# WHAT THE TASK REQUIRES
Where a line of the material contains the string "with", copy that line.
☆ ☆ ☆ ☆
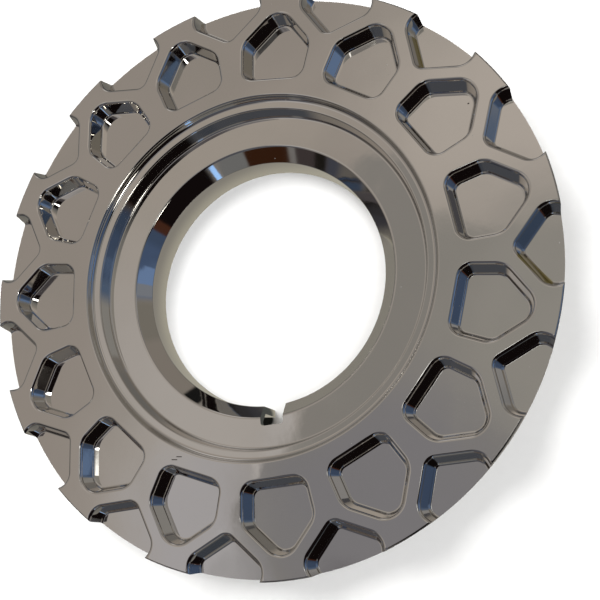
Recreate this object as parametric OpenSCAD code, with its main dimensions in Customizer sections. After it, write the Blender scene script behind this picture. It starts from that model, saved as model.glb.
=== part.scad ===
// Open wheel center cap: one moulded, plated shell. A sloping face with pockets steps down to a
// recessed ring, and a tapered throat leads into a short round collar that is open right through.
// The cap lies on its back. The origin is on the bore axis, on the end of the collar, and +Z is
// the way the face looks.

/* [Shell] */
// Outer diameter, across the lands at the rim
rim_d = 204; // [200:1:214]
// Wall thickness of the moulding
wall = 2.5; // [1.8:0.1:2.8]
// Fall of the face towards the rim, in degrees
face_fall = 3; // [0:0.5:5]
// Inward lean of the rim's skirt, in degrees
rim_lean = 8.5; // [2:0.5:12]

/* [Steps] */
// Diameter of the face's inner edge
step_d = 126.4; // [123:0.2:128]
// Depth of the first step, from the face to the narrow ring
step_depth = 2.5; // [1.5:0.1:3.2]
// Diameter of the narrow ring's inner edge
ring_d = 118.6; // [114:0.2:119.2]
// Depth of the second step, from the narrow ring to the recessed ring
pan_depth = 5; // [3.5:0.1:6.5]
// Diameter of the recessed ring's inner edge
pan_d = 95.6; // [93:0.2:106]
// Lean of the two step walls, in degrees
step_lean = 12; // [4:1:20]

/* [Bore] */
// Diameter of the bore through the collar
bore_d = 86.4; // [80:0.2:88]
// Depth of the tapered throat, from the recessed ring to the collar
throat_depth = 4.5; // [3:0.1:6]
// Height of the collar's straight bore
collar_h = 10.5; // [6:0.5:14]
// Width of the notch through the collar and the throat
notch_w = 8; // [5:0.5:12]
// How far the notch runs into the recessed ring
notch_reach = 2.6; // [1.5:0.1:5]
// Direction of the notch, in degrees from +X
notch_dir = 281; // [270:0.5:300]

/* [Pockets] */
// Number of closed pockets, and of open pockets in the rim between them
pocket_count = 15; // [13:1:15]
// Depth of every pocket below the face
pocket_depth = 6.2; // [4:0.1:7]
// Draft of the pocket walls, in degrees
draft = 15; // [8:1:20]
// From the rim to the rounded tip of a closed pocket
tip_inset = 7.3; // [6.5:0.1:9]
// Length of a closed pocket, from its flat inner edge to its tip
pocket_len = 26.2; // [22:0.2:26.6]
// Width of a closed pocket across its shoulders, before rounding
pocket_w = 27; // [24:0.2:27.6]
// Width of a closed pocket along its flat inner edge, before rounding
pocket_base_w = 23.4; // [19:0.2:24.4]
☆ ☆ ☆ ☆
# IN RESPONSE
Recreate this object as parametric OpenSCAD code, with its main dimensions in Customizer sections. After it, write the Blender scene script behind this picture. It starts from that model, saved as model.glb.
// Open wheel center cap: one moulded, plated shell. A sloping face with pockets steps down to a